While all of these variables are critical, some are more important than others in a given marriage and some need to be addressed before others. It is essential that representatives from both the acquirer and acquiree participate appropriately in the diagnosis, planning, and action addressing the priority variables.
Pitfall #3: Underestimating the resource commitment necessary for integration success
Estimate the resources required to integrate the nine variables. Then, triple it.
Even if the businesses are synergistic or will run independently, the time consumed by integration can bring an organization’s day-to-day business to its knees. And, it doesn’t just make demands on senior executives and staff people in Finance, Corporate Development, Planning, and Legal. An acquisition requires a significant commitment from those in Operations, Marketing/Sales, Human Resources, and Information Technology.
The only way to circumnavigate this potential sinkhole is through rigorous project management. A high-powered executive should be dedicated, perhaps full time, to leading a cross-company, cross-functional team that:
- Identifies and sets priorities on the full portfolio of integration projects, beginning with the categories listed under Pitfall #2.
- Defines the objectives, activities, and resource requirements of each project.
- Assigns the “best and brightest” as project sponsors and project managers. (These are the people who everyone wants for every initiative; however, what endeavor is a better use of their time than the successful melding of these two companies?)
- Establishes a realistic sequence and schedule of projects and activities within them.
- Surrounds projects with insulation by continually asking:
- What could go wrong?
- What can we do to prevent it from going wrong?
- What will we have ready to minimize the damage if it does go wrong?
- Monitors progress like a hawk and quickly makes the inevitable mid-course corrections.
- Ensures that the skills, culture, and structure support effective, efficient project execution.
Figure 2 displays the factors that influence the success of acquisition-driven projects.
Pitfall #4: Failing to balance the structural and human dimensions of the change effort
Acquisition integration involves a structural dimension that is made up of components such as:
- Business processes
- Reporting relationships
- Information systems
- Compensation plans
Perhaps even more important—because it has as much impact and is easier to overlook—is the human dimension that encompasses:
- Communicating the what/why/how of the integration
- Building commitment to the changes
- Installing the culture (values, rules, rituals, practices, norms, expectations, reward systems) that will support the newly-combined organization
Figure 3 displays the Performance System, a template for addressing the needs of the teams and individuals embarking on the acquisition journey.
If the systems are in place, but the people aren’t on board, the acquisition will stumble and most likely fall.
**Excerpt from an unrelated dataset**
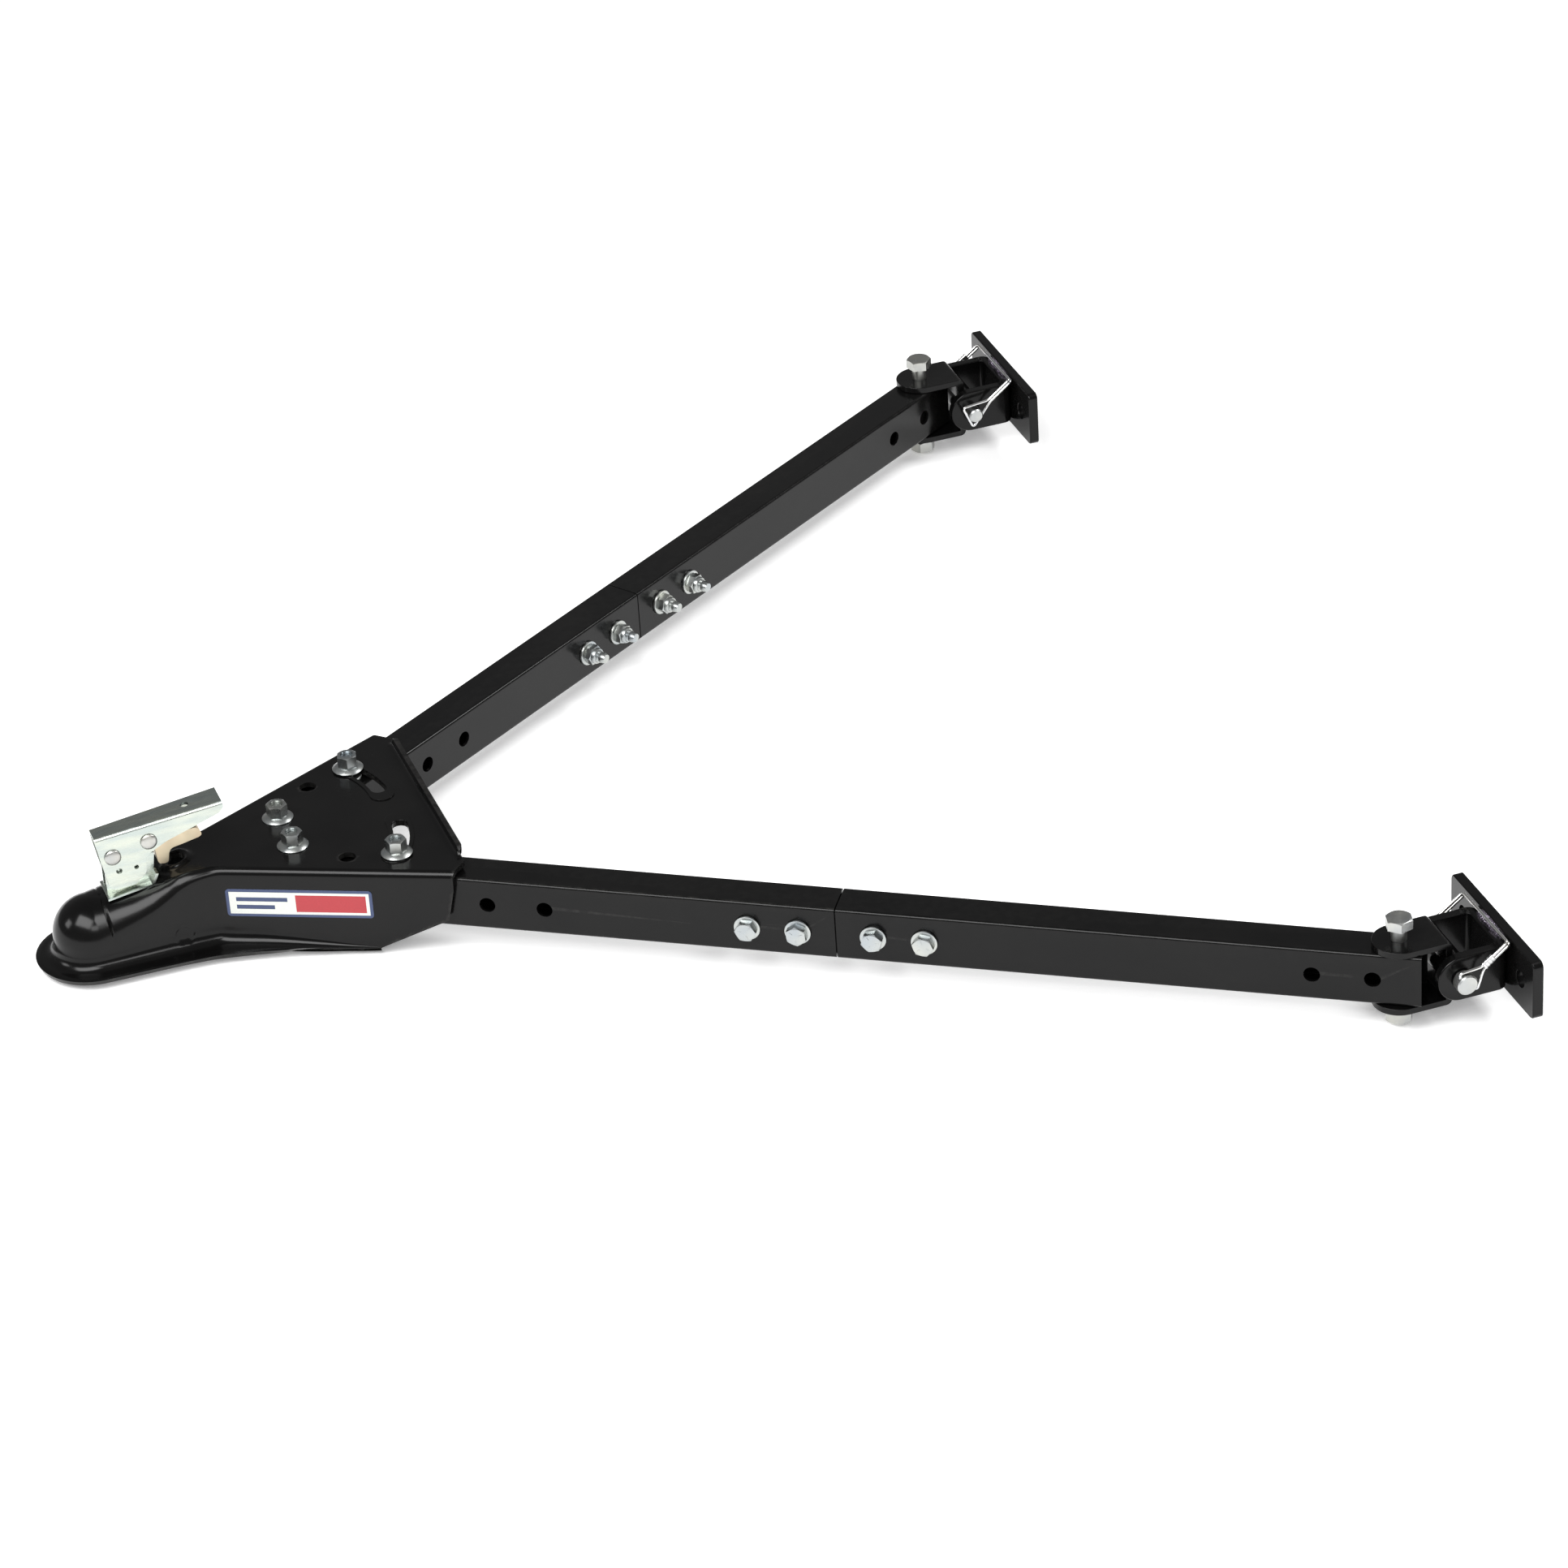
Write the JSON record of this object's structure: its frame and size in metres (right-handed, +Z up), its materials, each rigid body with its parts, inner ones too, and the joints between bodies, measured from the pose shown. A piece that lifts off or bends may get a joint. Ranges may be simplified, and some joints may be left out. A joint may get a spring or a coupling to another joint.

If the people are energized but forced to do battle with irrational systems, they will retreat to the old way of doing business.
Myriad acquisition activities lie beneath these four pitfalls. However, they represent the initial buckets of integration effort. Though the acquisition challenge is (and should be) humbling, its threats and opportunities can be addressed by deploying the right people, armed with the right tools. What is more important than capitalizing on the full potential of this acquisition?